Les reflets de la spirale du temps
Scottie ne parvient pas à vivre avec le souvenir de Madeleine, en cela qu’il est condamné à la voir mourir encore et encore, pas plus que le voyageur de La Jetée ne parvient à être en paix avec le souvenir de la femme aimée, succombant de vouloir la rejoindre dans le passé. Sans Soleil peut alors se voir comme une troisième tentative, Chris Marker y cherchant de nouveau à plonger parmi les reflets du passé sans risquer de s’y perdre. Le seul moyen de s’extraire de cette mortifère fascination du XXème siècle envers les images, au point de les confondre avec la réalité dont elles sont extraites, serait ainsi de considérer que le film ne capture en rien une réalité, mais seulement les « contours de ce qui n’est pas, ou plus, ou pas encore » (Sans Soleil). De la même manière que pour la mémoire et l’histoire des hommes, les interstices et les mystères constitueraient alors les véritables machines à voyager dans le temps. Cette frustration de l’inaccessible, cette difficile acceptation de l’incompréhension, voilà ce qui permettrait de développer une véritable affinité avec ce que l’on retrouve au contact des images. « On reconnaît un souvenir à la cicatrice qu’il laisse », nous dit le narrateur de La Jetée, « ce qui demeure, c’est une plaie sans corps » rajoute celui de Sans Soleil.
Les images permettent au voyageur de Sans Soleil de se réconcilier avec le temps. En échange, il leur doit bien quelque chose. À la fin du film, Marker, inspiré par son observation des rites japonais, envisage ainsi de libérer les personnes capturées dans ses images, leur souhaitant de « connaître la paix ». Il entreprend ensuite de délester ses plans « du mensonge qui avait prolongé l’existence de ces instants avalés par la Spirale » en les confiant à son ami japonais Hayao Yamaneko , celui qui les modifie avec ses machines, pour ne plus donner à en voir qu’une version inversée – un envers. Les images ne seraient alors plus considérées comme une « forme compacte et transportable d’une réalité déjà inaccessible », mais plutôt comparés à des « graffitis électroniques » sur le point de traverser les époques de la même manière que ces inscriptions coupées peu à peu du contexte qui avait inspiré leurs auteurs.

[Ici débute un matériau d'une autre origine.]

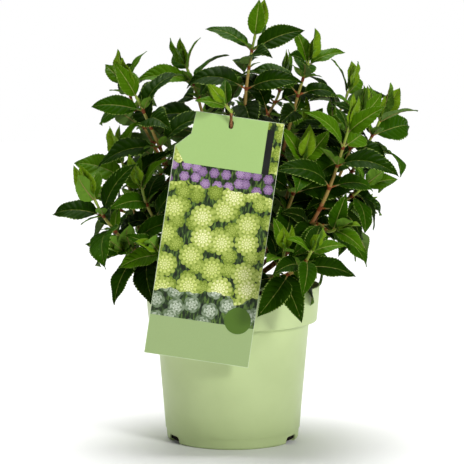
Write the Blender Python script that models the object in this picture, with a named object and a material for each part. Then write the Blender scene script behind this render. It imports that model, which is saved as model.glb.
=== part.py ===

Le résultat est offert à la Zone, océan futur traversé de flux d’images partagées, transformées, répétées à l’infini, dans lequel « chacun composera sa liste des choses qui font battre le cœur, pour l’offrir ou l’effacer ». Au terme du film, on se rend compte à quel point Marker a, des années durant, patiemment tracé une voie pour naviguer vers l’avenir de l’image filmée, cette Zone désormais bien réelle dans laquelle chacun peut à la fois être créateur et spectateur. Mais surtout, il a partagé avec La Jetée et Sans Soleil deux expériences essentielles sur le délicieux danger auquel chacun s’expose tôt ou tard au moment de plonger son regard dans les reflets de la spirale du temps.